5. Prevention: A safe, highly effective, live attenuated vaccine for yellow fever has been available for many years. In China and Japan, a formalin-inactivated Japanese encephalitis virus vaccine is used, whereas, in central Europe, a formalin-inactivated vaccine is widely used to prevent tickborne encephalitis. Another important method of prevention is vector control. In urban areas, elimination of breeding sites can dramatically reduce the population of Aedes aegypti mosquitoes, which serve as the vector for both yellow fever and dengue viruses.
B. Hepatitis C viruses
Hepatitis C virus (HCV) was discovered in 1988 in the course of searching for the cause of non-A, non-B, transfusion-associated hepatitis. At that time, HCV accounted for 90 percent of the cases of non-A, non-B hepatitis. The hepatitis C viruses are heterogeneous and can be divided into six types on the basis of their nucleotide sequences.
1. Transmission and pathogenesis: Although HCV was initially identified as a major cause of posttransfusion hepatitis, intravenous drug users and patients on hemodialysis are also at high risk for infection with HCV. Tattooing is also a leading cause of HCV infection. In addition, there is evidence for sexual transmission of HCV as well as for transmission from mother to infant. In the infected individual, viral replication occurs in the hepatocyte and, probably, also in mononuclear cells (lymphocytes and macrophages). Destruction of liver cells may result both from a direct effect of the activities of viral gene products and from the host immune response, including cytotoxic T cells. Although DNA viruses are associated with chronic infection and cancer development, this is not generally the case for RNA viruses. Nonetheless, certain strains of HCV have been associated with hepatocellular carcinoma development, even in the absence of cirrhosis. Particular alleles of the core gene of HCV have been strongly associated with development of hepatocellular carcinoma. Variant core gene alleles have also been associated with interferon-γ (IFN-γ) treatment failures.
2. Clinical significance: The majority of infections with HCV are sub clinical, but about 25 percent of infected individuals present with acute hepatitis, including jaundice (Figure 2). More importantly, a significant proportion of infections progress to chronic hepatitis and cirrhosis. Finally, some of these individuals go on to develop hepatocellular carcinoma many years after the primary infection.
Fig2. Natural history of infection with hepatitis C virus.

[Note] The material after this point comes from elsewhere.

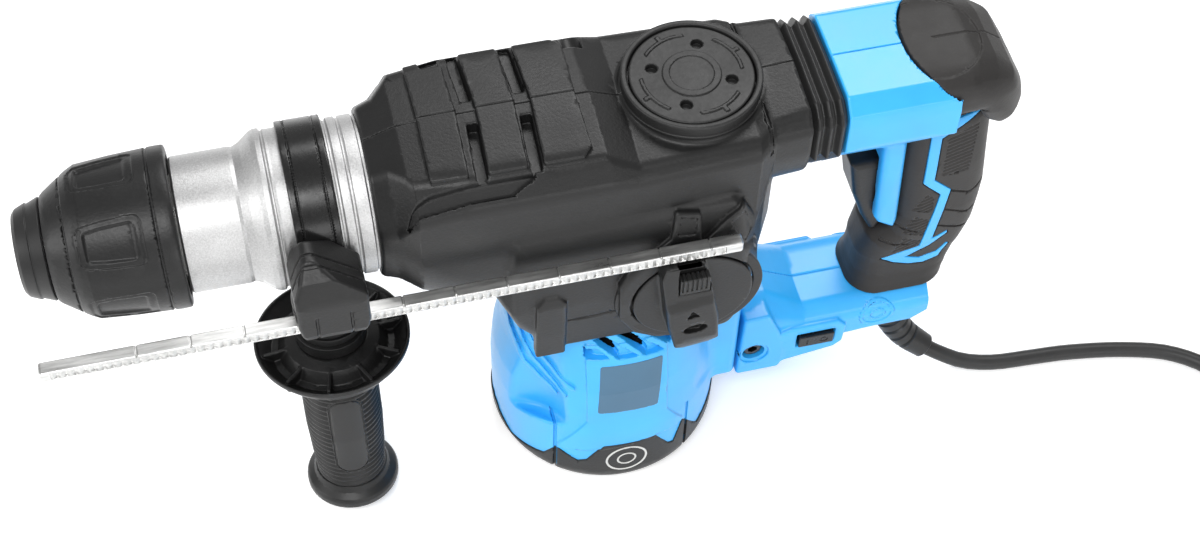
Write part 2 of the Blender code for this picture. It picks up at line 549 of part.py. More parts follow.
def gear_mesh(teeth, root, tip, z0, z1, centre):
    """Straight-sided spur gear: an outline of teeth, extruded."""
    pts = []
    for i in range(teeth):
        for frac, r in ((0.0, root), (0.18, tip), (0.42, tip), (0.60, root)):
            a = math.tau * (i + frac) / teeth
            pts.append((centre[0] + r * math.cos(a), centre[1] + r * math.sin(a)))
    return slab_mesh(pts, [(z0, 0), (z1, 0)], "XY")


def make_gears():
    pin = finish("motor_pinion", gear_mesh(8, 6.2, 7.6, 110, 124, (0, 0)), "steel")
    cut(pin, turned("cut_pinion", rod(100, 130, 5.1), None, 16, "Z", (0, 0, 0)))
    crank = finish("crank_gear", gear_mesh(28, 22.0, 23.5, 112, 119, (CRANK_X, 0)), "steel", (CRANK_X, 0, 0))
    hub = turned("add_crank_hub", [(108.6, 0), (108.6, 7), (119, 7), (119, 9), (150, 9), (150, 16), (156, 16),
                                   (156, 0)], None, 24, "Z", (CRANK_X, 0, 0))
    cut(crank, hub, op="UNION")
    turned("crank_pin", rod(156.3, AXIS_H - 4.4, 4.0), "steel", 16, "Z", (CRANK_X - CRANK_THROW, 0, 0))
    lay = finish("lay_gear", gear_mesh(26, 20.4, 22.0, 112, 119, (LAY_X, 0)), "steel", (LAY_X, 0, 0))
    cone = turned("add_lay_cone", [(112, 0), (112, 5), (119, 5), (119, 5), (140, 5), (141, 11.4), (147.4, 9.0),
                                   (147.4, 0)], None, 20, "Z", (LAY_X, 0, 0))
    cut(lay, cone, op="UNION")
    turned("bevel_gear", [(-49.6, 20.2), (-49.6, 27.6), (-47.2, 28.2), (-42.4, 26.0), (-42.4, 20.2)], "steel", 28)


def make_hammer():
    centre = (0, 0, AXIS_H)
    turned("impact_bolt", [(-184, 0), (-184, 4.9), (-176, 4.9), (-176, 7.9), (-160, 7.9), (-150.8, 7.9),
                           (-150.8, 0)], "steel", 20, "X", centre)
    turned("ram", rod(-146, -112, 13.3, 1.2), "steel", 24, "X", centre)
    piston = turned("piston", [(-92, 0), (-92, 13.3), (-36, 13.3), (-36, 9.0), (-78, 9.0), (-78, 0)], "steel", 24,
                    "X", centre)
    cut(piston, turned("cut_wrist", rod(-20, 20, 3.1), None, 16, "Z", (-70, 0, AXIS_H)))
    big_x = CRANK_X - CRANK_THROW
    rod_mesh = slab_mesh([(-70, -5.6), (-66, -5.8), (-50, -3.6), (10, -3.6), (16, -7), (22, -8.4), (28, -6),
                          (30.4, 0), (28, 6), (22, 8.4), (16, 7), (10, 3.6), (-50, 3.6), (-66, 5.8), (-70, 5.6),
                          (-74.6, 4.0), (-76.6, 0), (-74.6, -4.0)], [(AXIS_H - 4, 0), (AXIS_H + 4, 0)], "XY")
    conrod = finish("connecting_rod", rod_mesh, "steel", (-70, 0, AXIS_H))
    cut(conrod, turned("cut_big_end", rod(150, 200, 4.4), None, 20, "Z", (big_x, 0, 0)),
        turned("cut_small_end", rod(150, 200, 3.3), None, 16, "Z", (-70, 0, 0)))


# ---- mode dial ----
def make_dial():
    z = AXIS_H + DIAL_Z
    turned("dial_ring", [(-41.9, 22.0), (-41.9, 28.4), (-42.6, 29.6), (-43.8, 29.6), (-44.4, 29.0),
                                (-44.4, 25.3), (-43.2, 25.3), (-43.2, 22.0)], "black", 32, "Y", (DIAL_X, 0, z))
    dial = turned("mode_dial", [(-32.0, 0), (-32.0, 16), (-41.4, 16), (-41.4, 19.8), (-43.6, 19.8), (-43.6, 24.8),
                                (-45.4, 24.8), (-46.0, 24.0), (-46.0, 0)], "black", 32, "Y", (DIAL_X, 0, z))
    lever = [(-10.2, 20.5), (-8.0, 26.2), (6.0, 26.2), (9.4, 20.5), (10.2, 4), (9.8, -24), (6.6, -31), (-6.6, -31),
             (-9.8, -24), (-10.6, 4)]
    tilt = math.radians(8)
    pts = [(DIAL_X - 2.4 + x * math.cos(tilt) - y * math.sin(tilt), z - 1.0 + x * math.sin(tilt) + y * math.cos(tilt))
           for x, y in lever]
    bar = finish("add_lever", slab_mesh(pts, [(-45.6, 0), (-54.0, 0.6), (-56.4, 3.0)]), None)
    cut(dial, bar, op="UNION")
    pocket = box("cut_release", (DIAL_X - 9.0, -60, z + 10.6), (DIAL_X + 4.0, -50.2, z + 22.6))
    cut(dial, pocket)
    box("dial_release", (DIAL_X - 8.6, -55.4, z + 11.0), (DIAL_X + 3.6, -50.5, z + 17.0), "black",
        (DIAL_X - 2.4, -53, z + 14))


# ---- cord ----
def bezier(a, b, c, d, t):
    s = 1 - t
    return a * s ** 3 + b * 3 * s * s * t + c * 3 * s * t * t + d * t ** 3


def smooth_route(points, step):
    """Even points along one smooth curve through the route's own points (centripetal Catmull-Rom)."""
    pts = [Vector(p) for p in points]
    pts = [pts[0] * 2 - pts[1]] + pts + [pts[-1] * 2 - pts[-2]]
    fine = []
    for i in range(1, len(pts) - 2):
        p0, p1, p2, p3 = pts[i - 1:i + 3]
        d1, d2, d3 = ((b - a).length ** 0.5 for a, b in ((p0, p1), (p1, p2), (p2, p3)))
        m1 = (p1 - p0) / d1 - (p2 - p0) / (d1 + d2) + (p2 - p1) / d2
        m2 = (p2 - p1) / d2 - (p3 - p1) / (d2 + d3) + (p3 - p2) / d3
        m1, m2 = m1 * d2, m2 * d2
        fine += [bezier(p1, p1 + m1 / 3, p2 - m2 / 3, p2, k / 24) for k in range(24)]
    fine.append(pts[-2])
    total = sum((b - a).length for a, b in zip(fine, fine[1:]))
    count = max(2, round(total / step))
    out, want, run = [fine[0]], total / count, 0.0
    for a, b in zip(fine, fine[1:]):
        seg = (b - a).length
        while run + seg >= want - 1e-9 and len(out) < count:
            out.append(a.lerp(b, max(0.0, (want - run) / seg)))
            want += total / count
        run += seg
    return out + [fine[-1]]


def tube(name, points, radius, look, radii=None, sides=2):
    curve = bpy.data.curves.new(name, "CURVE")
    curve.dimensions = "3D"
    curve.bevel_depth = radius * MM
    curve.bevel_resolution = sides
    curve.use_fill_caps = True
    spline = curve.splines.new("POLY")
    spline.points.add(len(points) - 1)
    for i, (point, pos) in enumerate(zip(spline.points, points)):
        point.co = (*(pos * MM), 1.0)
        point.radius = radii[i] if radii else 1.0
    obj = bpy.data.objects.new(name, curve)
    bpy.context.scene.collection.objects.link(obj)
    own_material(obj, look)
    return obj


GUARD_ROUTE = [(127.0, -4.6, 47.5), (128.6, -6.0, 41.5), (132.6, -9.0, 31.0), (139.6, -13.4, 19.6),
               (149.4, -18.6, 12.0)]
CORD_ROUTE = [(150.0, -18.9, 11.7), (156.5, -22.0, 8.6), (166.0, -26.2, 5.4), (180.0, -29.6, 4.0), (199, -31.0, 3.9),
              (216, -32.2, 3.9), (244, -37.0, 3.9), (264, -43.8, 3.9), (278.6, -55.4, 3.9), (286.0, -71.0, 3.9),
              (288.2, -86.0, 3.9)]
COIL_C, COIL_R0, COIL_R1, COIL_H = (339.0, -92.0), 28.5, 45.0, 30.0


def make_cord():
    route = smooth_route(GUARD_ROUTE, 3.4)
    radii = [1.0 - 0.36 * i / (len(route) - 1) for i in range(len(route))]
    tube("cord_guard", route, 7.2, "rubber", radii, 3)
    tube("cord", smooth_route(CORD_ROUTE, 6.6), CORD_R, "rubber")
    rad = 3.5
    prof = [(0.3, COIL_R0 + rad), (0.3, COIL_R1 - rad), (0.3 + rad, COIL_R1), (COIL_H - rad, COIL_R1),
            (COIL_H, COIL_R1 - rad), (COIL_H, COIL_R0 + rad), (COIL_H - rad, COIL_R0), (0.3 + rad, COIL_R0)]
    turned("cord_coil", prof, "rubber", 32, "Z", (*COIL_C, 0))


def make_plug():
    """Moulded mains plug with two round pins, lying beside the coil."""
    x0, y0 = COIL_C[0] + 14.0, COIL_C[1] + 76.0
    prof = [(0, 0), (0, 4.2), (-3, 5.0), (-14, 6.2), (-20, 12.0), (-26, 17.6), (-34, 18.6), (-36, 17.6), (-36, 0)]
    bm = turned_mesh(prof, 24, "X", (x0, y0, 13.2))
    for v in bm.verts:
        v.co.z = 13.2 + (v.co.z - 13.2) * 0.70
    body = finish("plug_body", bm, "rubber", (x0, y0, 13.2))
    for side, name in ((-1, "plug_pin_a"), (1, "plug_pin_b")):
        y = y0 + side * 9.5
        turned(name, [(-30.4, 0), (-30.4, 2.4), (-53.6, 2.4), (-55, 1.4), (-55, 0)], "brass", 12, "X", (x0, y, 13.2))
        cut(body, turned("cut_" + name, rod(-40, -30, 2.7), None, 12, "X", (x0, y, 13.2)))


def main():
    wipe()
    make_nose()
    make_side_handle()
    make_depth_rod()
    housing_half("housing_near", -1)
    housing_half("housing_far", 1)
    make_grease_cap()
    make_bellows()
    handle_half("handle_near", -1)
    handle_half("handle_far", 1)
    make_rear_cap()
    make_grip_pad()
    make_trigger()
    make_rocker()
    make_pivot()
    make_motor_case()
    make_motor()
    make_gears()
    make_hammer()
    make_dial()
    make_cord()
    make_plug()


main()
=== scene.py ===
"""Looks for the electric rotary hammer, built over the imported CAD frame. Lengths here are in millimetres
and heights z are measured from the barrel's axis, until a mesh is made."""
import math

import bmesh
import bpy
import numpy as np
import openvdb
from mathutils import Matrix, Vector


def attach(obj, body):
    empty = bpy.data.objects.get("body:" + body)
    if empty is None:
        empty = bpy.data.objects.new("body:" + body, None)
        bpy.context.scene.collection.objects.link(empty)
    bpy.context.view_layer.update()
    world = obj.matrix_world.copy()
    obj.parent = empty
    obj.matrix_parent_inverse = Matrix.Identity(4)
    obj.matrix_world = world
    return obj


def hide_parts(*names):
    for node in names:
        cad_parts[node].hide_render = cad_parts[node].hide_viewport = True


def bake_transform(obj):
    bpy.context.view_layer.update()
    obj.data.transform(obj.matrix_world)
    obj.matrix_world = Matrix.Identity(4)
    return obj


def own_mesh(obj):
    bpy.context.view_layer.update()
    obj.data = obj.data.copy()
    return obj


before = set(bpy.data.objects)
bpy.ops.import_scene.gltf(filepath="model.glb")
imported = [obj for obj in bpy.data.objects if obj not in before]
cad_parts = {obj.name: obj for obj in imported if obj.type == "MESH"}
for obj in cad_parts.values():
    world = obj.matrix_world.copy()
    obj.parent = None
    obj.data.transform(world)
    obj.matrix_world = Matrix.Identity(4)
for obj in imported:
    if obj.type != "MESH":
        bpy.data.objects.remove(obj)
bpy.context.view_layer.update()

MM = 0.001
AXIS_H = 176.0
CLAMP_X = -118.6
SWING = math.radians(6.8)          # lean of the side handle
DIAL = (24.0, -45.0)               # dial centre (x, z)
GREASE_X = 31.0                    # grease cap centre
PIVOT_X, PIVOT_Z = 63.0, -132.5    # pivot screws of the rear handle
ROD_Y, ROD_Z = -48.0, -10.4        # depth rod's axis
FLAT = 0.02                        # how strongly meshing merges flat areas
BLOCK, BATCH = 8, 48               # cells per block, blocks per batch
F = np.float32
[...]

3. Laboratory identification: A specific diagnosis can be made by demonstration of antibodies that react with a combination of recombinant viral proteins. Sensitive tests are also now available for detection of the viral nucleic acid by RT-PCR (reverse transcription of the viral RNA followed by polymerase chain reaction to amplify the DNA copy).
4. Treatment and prevention: Tests to screen blood for HCV have been available for several years, so that HCV as a cause of transfusion-associated hepatitis is now unusual. Treatment of patients with chronic hepatitis by IFN-γ is sometimes beneficial but, in most cases, only for the period during which the patient is receiving the IFN-γ. Treatment with IFN-γ plus ribavirin provides a significantly improved response, and combination therapy is the treatment of choice (Figure 3). Chronic hepatitis resulting in severe liver damage may be an indication for a liver transplant. Figure 4 summarizes hepatitis A, B, and C.
Fig3. Combination treatment with interferon and ribavirin for chronic hepatitis C. [Note: Patients receiving ribavirin alone showed a biologic and histologic response, but no decrease in circulating hepatitis C virus.]
Fig4. Summary of hepatitis A, B, and C.